Problem requirements: Copy out every line exactly as given.

Extracted material:
/---
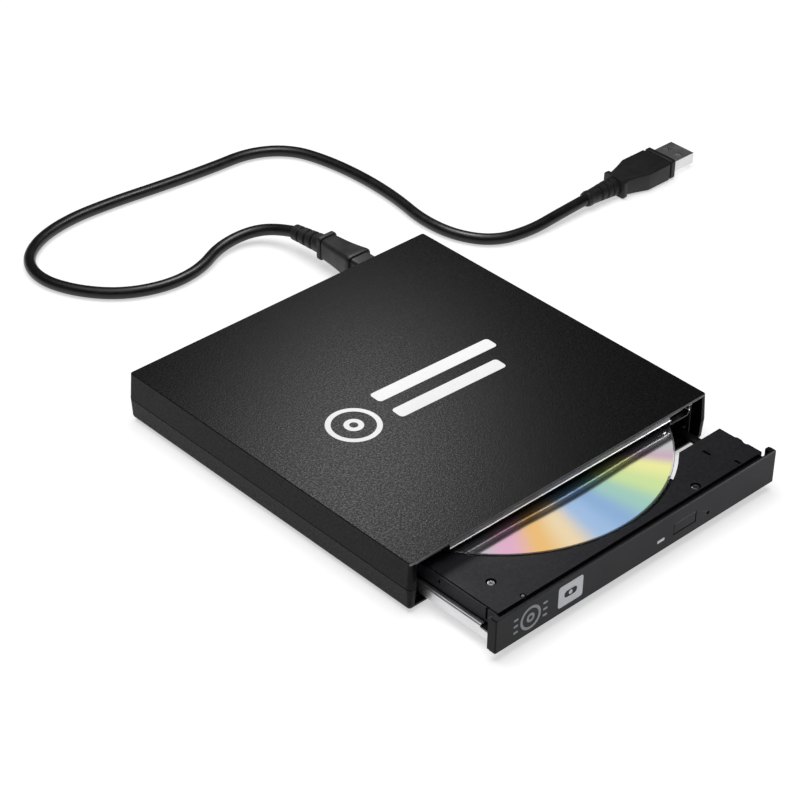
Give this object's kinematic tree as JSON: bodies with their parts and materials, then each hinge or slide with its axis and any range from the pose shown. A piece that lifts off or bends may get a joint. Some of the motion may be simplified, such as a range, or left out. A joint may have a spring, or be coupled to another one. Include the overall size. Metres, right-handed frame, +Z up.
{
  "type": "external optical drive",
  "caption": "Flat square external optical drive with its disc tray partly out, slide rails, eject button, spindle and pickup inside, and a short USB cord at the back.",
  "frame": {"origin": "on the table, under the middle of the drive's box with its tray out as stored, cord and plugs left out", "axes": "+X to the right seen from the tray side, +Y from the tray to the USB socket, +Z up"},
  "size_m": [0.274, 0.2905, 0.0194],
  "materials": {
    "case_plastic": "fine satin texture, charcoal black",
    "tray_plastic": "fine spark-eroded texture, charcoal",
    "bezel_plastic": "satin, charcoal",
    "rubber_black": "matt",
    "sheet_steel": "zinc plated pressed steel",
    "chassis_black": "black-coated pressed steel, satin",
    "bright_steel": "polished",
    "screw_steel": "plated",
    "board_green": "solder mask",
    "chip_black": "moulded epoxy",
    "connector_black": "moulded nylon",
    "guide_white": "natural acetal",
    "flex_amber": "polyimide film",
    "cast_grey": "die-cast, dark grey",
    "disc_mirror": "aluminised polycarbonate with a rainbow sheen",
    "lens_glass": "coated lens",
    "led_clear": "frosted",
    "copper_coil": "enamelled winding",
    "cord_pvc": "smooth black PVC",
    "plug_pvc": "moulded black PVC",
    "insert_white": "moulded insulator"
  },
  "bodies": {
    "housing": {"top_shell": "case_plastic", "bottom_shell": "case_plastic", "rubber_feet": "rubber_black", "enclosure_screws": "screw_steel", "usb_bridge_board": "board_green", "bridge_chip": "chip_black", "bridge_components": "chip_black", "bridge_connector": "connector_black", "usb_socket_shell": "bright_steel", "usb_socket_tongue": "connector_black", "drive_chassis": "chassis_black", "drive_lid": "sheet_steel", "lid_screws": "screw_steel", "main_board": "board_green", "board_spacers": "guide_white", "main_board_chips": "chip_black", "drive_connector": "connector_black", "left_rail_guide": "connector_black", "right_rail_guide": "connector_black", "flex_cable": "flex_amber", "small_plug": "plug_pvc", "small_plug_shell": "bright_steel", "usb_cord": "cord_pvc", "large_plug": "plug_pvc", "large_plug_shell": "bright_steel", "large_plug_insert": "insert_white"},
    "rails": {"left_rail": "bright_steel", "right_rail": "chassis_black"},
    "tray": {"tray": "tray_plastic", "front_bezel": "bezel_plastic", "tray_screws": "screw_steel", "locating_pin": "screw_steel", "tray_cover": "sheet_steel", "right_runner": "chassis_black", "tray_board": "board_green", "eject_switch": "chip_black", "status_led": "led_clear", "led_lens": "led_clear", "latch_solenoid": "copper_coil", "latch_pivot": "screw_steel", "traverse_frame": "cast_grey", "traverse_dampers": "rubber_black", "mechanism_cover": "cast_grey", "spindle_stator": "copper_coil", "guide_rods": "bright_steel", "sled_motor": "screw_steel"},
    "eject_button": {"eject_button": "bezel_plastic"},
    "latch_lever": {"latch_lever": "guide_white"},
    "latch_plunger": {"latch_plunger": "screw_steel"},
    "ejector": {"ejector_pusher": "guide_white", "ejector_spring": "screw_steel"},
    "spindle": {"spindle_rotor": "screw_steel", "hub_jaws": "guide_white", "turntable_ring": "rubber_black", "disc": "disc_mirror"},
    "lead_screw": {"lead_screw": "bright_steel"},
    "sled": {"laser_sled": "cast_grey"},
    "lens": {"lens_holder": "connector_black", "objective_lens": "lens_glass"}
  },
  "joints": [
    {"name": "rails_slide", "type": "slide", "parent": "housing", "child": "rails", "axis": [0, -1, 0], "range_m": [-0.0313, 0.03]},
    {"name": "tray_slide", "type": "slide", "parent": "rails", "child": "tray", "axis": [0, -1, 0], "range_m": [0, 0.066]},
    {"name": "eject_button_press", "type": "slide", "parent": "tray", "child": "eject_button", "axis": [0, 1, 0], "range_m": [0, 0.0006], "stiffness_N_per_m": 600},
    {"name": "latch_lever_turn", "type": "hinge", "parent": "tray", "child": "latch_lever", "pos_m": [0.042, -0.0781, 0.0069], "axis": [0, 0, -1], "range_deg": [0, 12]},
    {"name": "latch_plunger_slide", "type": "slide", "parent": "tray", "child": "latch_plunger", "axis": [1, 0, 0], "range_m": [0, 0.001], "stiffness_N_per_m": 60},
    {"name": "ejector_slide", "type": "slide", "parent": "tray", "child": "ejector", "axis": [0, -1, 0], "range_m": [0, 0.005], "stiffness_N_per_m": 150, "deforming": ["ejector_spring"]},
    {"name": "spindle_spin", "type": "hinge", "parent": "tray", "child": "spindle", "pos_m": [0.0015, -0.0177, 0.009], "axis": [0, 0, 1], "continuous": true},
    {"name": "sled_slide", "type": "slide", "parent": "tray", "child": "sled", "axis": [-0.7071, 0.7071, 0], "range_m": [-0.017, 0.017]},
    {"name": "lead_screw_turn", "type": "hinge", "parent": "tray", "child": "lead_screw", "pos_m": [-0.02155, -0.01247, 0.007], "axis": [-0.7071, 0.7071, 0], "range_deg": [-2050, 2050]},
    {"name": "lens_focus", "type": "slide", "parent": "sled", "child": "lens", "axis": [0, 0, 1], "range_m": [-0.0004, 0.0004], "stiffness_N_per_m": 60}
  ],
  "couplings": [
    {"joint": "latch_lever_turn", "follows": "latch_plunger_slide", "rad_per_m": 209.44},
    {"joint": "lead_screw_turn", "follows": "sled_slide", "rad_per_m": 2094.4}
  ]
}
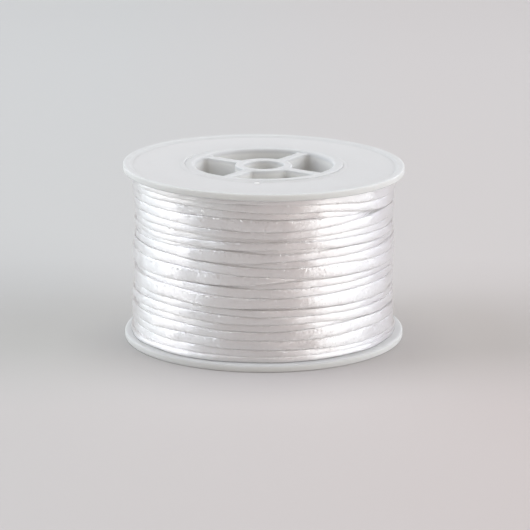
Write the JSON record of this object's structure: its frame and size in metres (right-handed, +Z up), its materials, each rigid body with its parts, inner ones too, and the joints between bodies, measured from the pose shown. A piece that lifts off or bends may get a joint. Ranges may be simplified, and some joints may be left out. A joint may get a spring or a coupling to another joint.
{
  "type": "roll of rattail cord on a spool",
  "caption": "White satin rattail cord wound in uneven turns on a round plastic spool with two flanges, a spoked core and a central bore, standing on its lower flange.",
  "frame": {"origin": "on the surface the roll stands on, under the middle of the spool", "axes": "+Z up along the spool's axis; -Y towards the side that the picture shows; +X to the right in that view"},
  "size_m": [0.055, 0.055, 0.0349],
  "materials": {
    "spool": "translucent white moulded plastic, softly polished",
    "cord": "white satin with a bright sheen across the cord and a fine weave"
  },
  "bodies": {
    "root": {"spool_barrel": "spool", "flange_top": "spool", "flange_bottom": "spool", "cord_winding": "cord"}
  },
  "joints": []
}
\---
Exercise response:
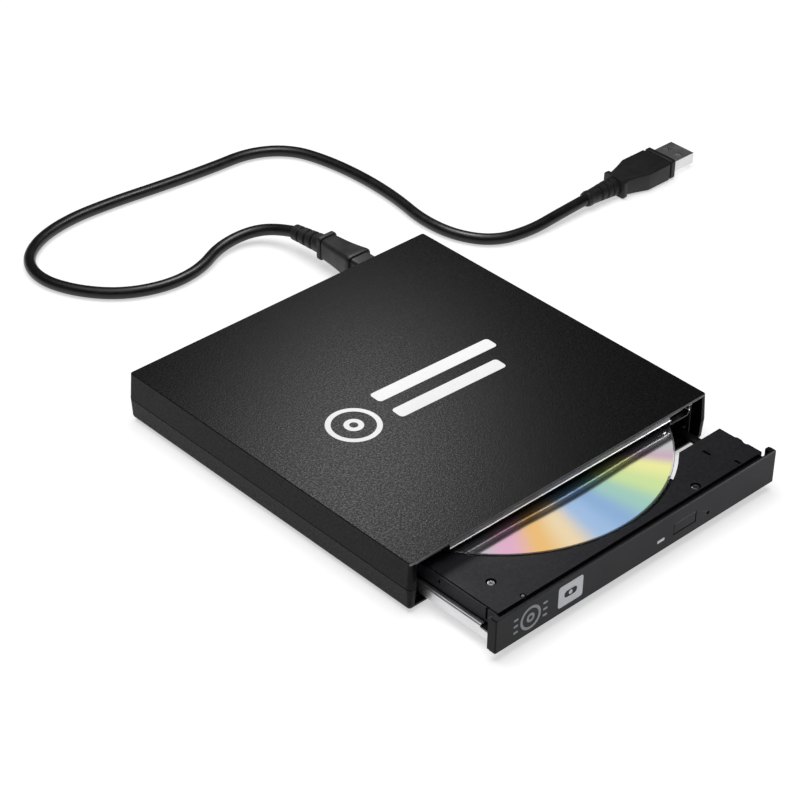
Give this object's kinematic tree as JSON: bodies with their parts and materials, then each hinge or slide with its axis and any range from the pose shown. A piece that lifts off or bends may get a joint. Some of the motion may be simplified, such as a range, or left out. A joint may have a spring, or be coupled to another one. Include the overall size. Metres, right-handed frame, +Z up.
{
  "type": "external optical drive",
  "caption": "Flat square external optical drive with its disc tray partly out, slide rails, eject button, spindle and pickup inside, and a short USB cord at the back.",
  "frame": {"origin": "on the table, under the middle of the drive's box with its tray out as stored, cord and plugs left out", "axes": "+X to the right seen from the tray side, +Y from the tray to the USB socket, +Z up"},
  "size_m": [0.274, 0.2905, 0.0194],
  "materials": {
    "case_plastic": "fine satin texture, charcoal black",
    "tray_plastic": "fine spark-eroded texture, charcoal",
    "bezel_plastic": "satin, charcoal",
    "rubber_black": "matt",
    "sheet_steel": "zinc plated pressed steel",
    "chassis_black": "black-coated pressed steel, satin",
    "bright_steel": "polished",
    "screw_steel": "plated",
    "board_green": "solder mask",
    "chip_black": "moulded epoxy",
    "connector_black": "moulded nylon",
    "guide_white": "natural acetal",
    "flex_amber": "polyimide film",
    "cast_grey": "die-cast, dark grey",
    "disc_mirror": "aluminised polycarbonate with a rainbow sheen",
    "lens_glass": "coated lens",
    "led_clear": "frosted",
    "copper_coil": "enamelled winding",
    "cord_pvc": "smooth black PVC",
    "plug_pvc": "moulded black PVC",
    "insert_white": "moulded insulator"
  },
  "bodies": {
    "housing": {"top_shell": "case_plastic", "bottom_shell": "case_plastic", "rubber_feet": "rubber_black", "enclosure_screws": "screw_steel", "usb_bridge_board": "board_green", "bridge_chip": "chip_black", "bridge_components": "chip_black", "bridge_connector": "connector_black", "usb_socket_shell": "bright_steel", "usb_socket_tongue": "connector_black", "drive_chassis": "chassis_black", "drive_lid": "sheet_steel", "lid_screws": "screw_steel", "main_board": "board_green", "board_spacers": "guide_white", "main_board_chips": "chip_black", "drive_connector": "connector_black", "left_rail_guide": "connector_black", "right_rail_guide": "connector_black", "flex_cable": "flex_amber", "small_plug": "plug_pvc", "small_plug_shell": "bright_steel", "usb_cord": "cord_pvc", "large_plug": "plug_pvc", "large_plug_shell": "bright_steel", "large_plug_insert": "insert_white"},
    "rails": {"left_rail": "bright_steel", "right_rail": "chassis_black"},
    "tray": {"tray": "tray_plastic", "front_bezel": "bezel_plastic", "tray_screws": "screw_steel", "locating_pin": "screw_steel", "tray_cover": "sheet_steel", "right_runner": "chassis_black", "tray_board": "board_green", "eject_switch": "chip_black", "status_led": "led_clear", "led_lens": "led_clear", "latch_solenoid": "copper_coil", "latch_pivot": "screw_steel", "traverse_frame": "cast_grey", "traverse_dampers": "rubber_black", "mechanism_cover": "cast_grey", "spindle_stator": "copper_coil", "guide_rods": "bright_steel", "sled_motor": "screw_steel"},
    "eject_button": {"eject_button": "bezel_plastic"},
    "latch_lever": {"latch_lever": "guide_white"},
    "latch_plunger": {"latch_plunger": "screw_steel"},
    "ejector": {"ejector_pusher": "guide_white", "ejector_spring": "screw_steel"},
    "spindle": {"spindle_rotor": "screw_steel", "hub_jaws": "guide_white", "turntable_ring": "rubber_black", "disc": "disc_mirror"},
    "lead_screw": {"lead_screw": "bright_steel"},
    "sled": {"laser_sled": "cast_grey"},
    "lens": {"lens_holder": "connector_black", "objective_lens": "lens_glass"}
  },
  "joints": [
    {"name": "rails_slide", "type": "slide", "parent": "housing", "child": "rails", "axis": [0, -1, 0], "range_m": [-0.0313, 0.03]},
    {"name": "tray_slide", "type": "slide", "parent": "rails", "child": "tray", "axis": [0, -1, 0], "range_m": [0, 0.066]},
    {"name": "eject_button_press", "type": "slide", "parent": "tray", "child": "eject_button", "axis": [0, 1, 0], "range_m": [0, 0.0006], "stiffness_N_per_m": 600},
    {"name": "latch_lever_turn", "type": "hinge", "parent": "tray", "child": "latch_lever", "pos_m": [0.042, -0.0781, 0.0069], "axis": [0, 0, -1], "range_deg": [0, 12]},
    {"name": "latch_plunger_slide", "type": "slide", "parent": "tray", "child": "latch_plunger", "axis": [1, 0, 0], "range_m": [0, 0.001], "stiffness_N_per_m": 60},
    {"name": "ejector_slide", "type": "slide", "parent": "tray", "child": "ejector", "axis": [0, -1, 0], "range_m": [0, 0.005], "stiffness_N_per_m": 150, "deforming": ["ejector_spring"]},
    {"name": "spindle_spin", "type": "hinge", "parent": "tray", "child": "spindle", "pos_m": [0.0015, -0.0177, 0.009], "axis": [0, 0, 1], "continuous": true},
    {"name": "sled_slide", "type": "slide", "parent": "tray", "child": "sled", "axis": [-0.7071, 0.7071, 0], "range_m": [-0.017, 0.017]},
    {"name": "lead_screw_turn", "type": "hinge", "parent": "tray", "child": "lead_screw", "pos_m": [-0.02155, -0.01247, 0.007], "axis": [-0.7071, 0.7071, 0], "range_deg": [-2050, 2050]},
    {"name": "lens_focus", "type": "slide", "parent": "sled", "child": "lens", "axis": [0, 0, 1], "range_m": [-0.0004, 0.0004], "stiffness_N_per_m": 60}
  ],
  "couplings": [
    {"joint": "latch_lever_turn", "follows": "latch_plunger_slide", "rad_per_m": 209.44},
    {"joint": "lead_screw_turn", "follows": "sled_slide", "rad_per_m": 2094.4}
  ]
}
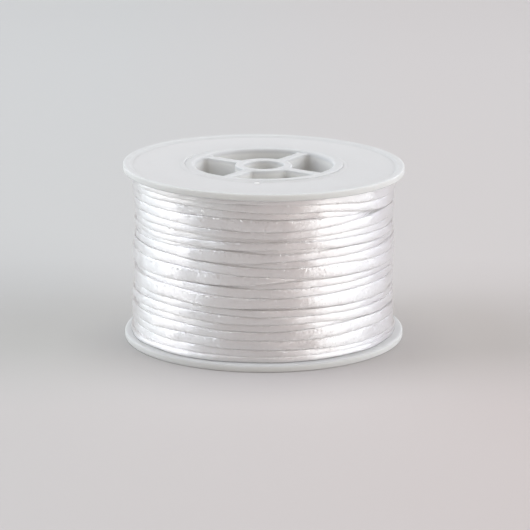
Write the JSON record of this object's structure: its frame and size in metres (right-handed, +Z up), its materials, each rigid body with its parts, inner ones too, and the joints between bodies, measured from the pose shown. A piece that lifts off or bends may get a joint. Ranges may be simplified, and some joints may be left out. A joint may get a spring or a coupling to another joint.
{
  "type": "roll of rattail cord on a spool",
  "caption": "White satin rattail cord wound in uneven turns on a round plastic spool with two flanges, a spoked core and a central bore, standing on its lower flange.",
  "frame": {"origin": "on the surface the roll stands on, under the middle of the spool", "axes": "+Z up along the spool's axis; -Y towards the side that the picture shows; +X to the right in that view"},
  "size_m": [0.055, 0.055, 0.0349],
  "materials": {
    "spool": "translucent white moulded plastic, softly polished",
    "cord": "white satin with a bright sheen across the cord and a fine weave"
  },
  "bodies": {
    "root": {"spool_barrel": "spool", "flange_top": "spool", "flange_bottom": "spool", "cord_winding": "cord"}
  },
  "joints": []
}